■ **Collected data**
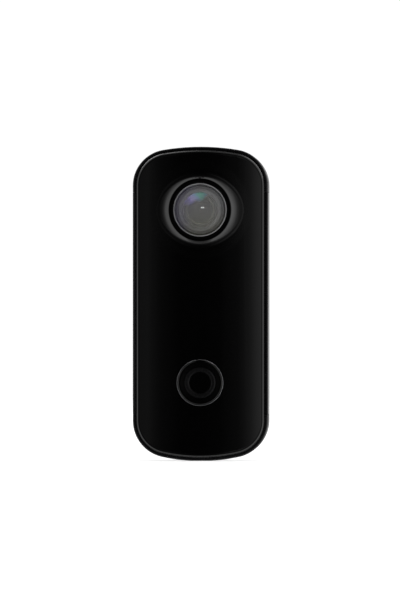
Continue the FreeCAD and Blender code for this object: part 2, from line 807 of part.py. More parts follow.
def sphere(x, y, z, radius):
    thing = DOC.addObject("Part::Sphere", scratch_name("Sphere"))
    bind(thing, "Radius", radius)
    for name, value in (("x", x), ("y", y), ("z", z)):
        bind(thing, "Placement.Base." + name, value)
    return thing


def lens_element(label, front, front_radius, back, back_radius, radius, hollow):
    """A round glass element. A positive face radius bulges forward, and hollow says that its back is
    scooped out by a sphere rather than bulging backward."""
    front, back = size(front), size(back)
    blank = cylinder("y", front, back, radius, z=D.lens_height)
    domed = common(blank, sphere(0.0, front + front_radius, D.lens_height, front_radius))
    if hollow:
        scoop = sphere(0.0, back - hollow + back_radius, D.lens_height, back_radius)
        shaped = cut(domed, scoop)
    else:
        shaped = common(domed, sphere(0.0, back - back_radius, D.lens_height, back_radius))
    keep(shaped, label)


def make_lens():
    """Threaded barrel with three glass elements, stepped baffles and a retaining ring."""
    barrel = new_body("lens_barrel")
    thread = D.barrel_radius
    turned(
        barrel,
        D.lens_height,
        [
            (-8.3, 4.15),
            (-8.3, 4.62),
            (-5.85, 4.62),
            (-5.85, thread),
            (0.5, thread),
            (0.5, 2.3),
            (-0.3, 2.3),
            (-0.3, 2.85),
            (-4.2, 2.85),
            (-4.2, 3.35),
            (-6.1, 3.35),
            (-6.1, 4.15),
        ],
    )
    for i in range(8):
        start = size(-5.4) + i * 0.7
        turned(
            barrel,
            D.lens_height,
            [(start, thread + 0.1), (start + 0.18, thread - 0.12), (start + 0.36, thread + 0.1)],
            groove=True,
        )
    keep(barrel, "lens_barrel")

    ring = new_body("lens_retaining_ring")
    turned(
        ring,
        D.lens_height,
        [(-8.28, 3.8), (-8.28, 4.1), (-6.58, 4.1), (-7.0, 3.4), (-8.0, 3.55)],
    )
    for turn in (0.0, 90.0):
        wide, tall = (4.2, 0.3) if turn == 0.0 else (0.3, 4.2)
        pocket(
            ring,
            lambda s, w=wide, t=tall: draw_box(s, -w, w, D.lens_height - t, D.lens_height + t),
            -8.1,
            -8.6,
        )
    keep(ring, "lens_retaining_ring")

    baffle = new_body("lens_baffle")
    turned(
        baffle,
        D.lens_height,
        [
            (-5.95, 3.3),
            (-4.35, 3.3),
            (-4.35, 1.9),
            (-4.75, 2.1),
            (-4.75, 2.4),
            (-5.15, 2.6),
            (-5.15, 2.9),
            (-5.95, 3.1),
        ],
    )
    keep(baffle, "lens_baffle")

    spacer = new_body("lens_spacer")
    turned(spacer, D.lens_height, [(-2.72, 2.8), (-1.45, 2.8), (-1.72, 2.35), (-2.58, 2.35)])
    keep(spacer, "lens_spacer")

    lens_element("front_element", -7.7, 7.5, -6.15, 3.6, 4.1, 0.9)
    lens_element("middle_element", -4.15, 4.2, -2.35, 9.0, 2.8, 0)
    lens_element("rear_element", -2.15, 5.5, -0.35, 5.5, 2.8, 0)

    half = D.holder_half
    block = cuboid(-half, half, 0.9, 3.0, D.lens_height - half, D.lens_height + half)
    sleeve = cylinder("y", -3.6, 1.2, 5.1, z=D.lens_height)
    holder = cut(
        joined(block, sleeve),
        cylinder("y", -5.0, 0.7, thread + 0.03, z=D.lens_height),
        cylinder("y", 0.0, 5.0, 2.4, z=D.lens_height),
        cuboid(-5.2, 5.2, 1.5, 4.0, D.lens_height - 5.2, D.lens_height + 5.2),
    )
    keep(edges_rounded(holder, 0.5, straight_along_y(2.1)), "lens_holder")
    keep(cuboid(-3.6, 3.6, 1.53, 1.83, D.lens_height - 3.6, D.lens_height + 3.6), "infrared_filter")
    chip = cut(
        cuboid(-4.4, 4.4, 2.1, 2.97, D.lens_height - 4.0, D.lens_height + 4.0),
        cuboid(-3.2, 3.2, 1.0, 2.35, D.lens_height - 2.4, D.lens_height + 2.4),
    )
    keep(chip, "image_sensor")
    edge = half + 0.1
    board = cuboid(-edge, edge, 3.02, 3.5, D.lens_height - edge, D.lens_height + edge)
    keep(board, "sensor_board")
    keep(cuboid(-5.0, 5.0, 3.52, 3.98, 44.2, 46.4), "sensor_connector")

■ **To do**
Can you write out the lines above, from the first one through the one containing "return thing", exactly as they appear and nothing more?

■ **Answer to the problem**
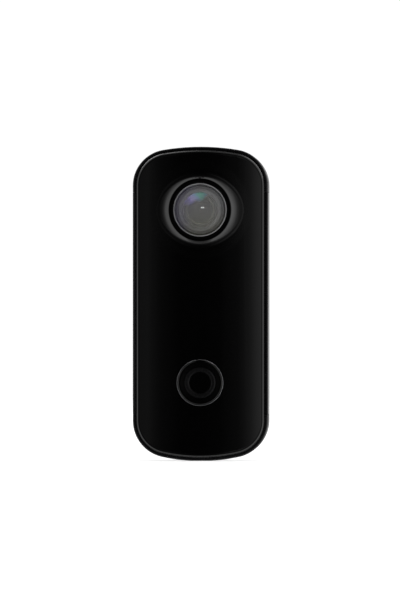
Continue the FreeCAD and Blender code for this object: part 2, from line 807 of part.py. More parts follow.
def sphere(x, y, z, radius):
    thing = DOC.addObject("Part::Sphere", scratch_name("Sphere"))
    bind(thing, "Radius", radius)
    for name, value in (("x", x), ("y", y), ("z", z)):
        bind(thing, "Placement.Base." + name, value)
    return thing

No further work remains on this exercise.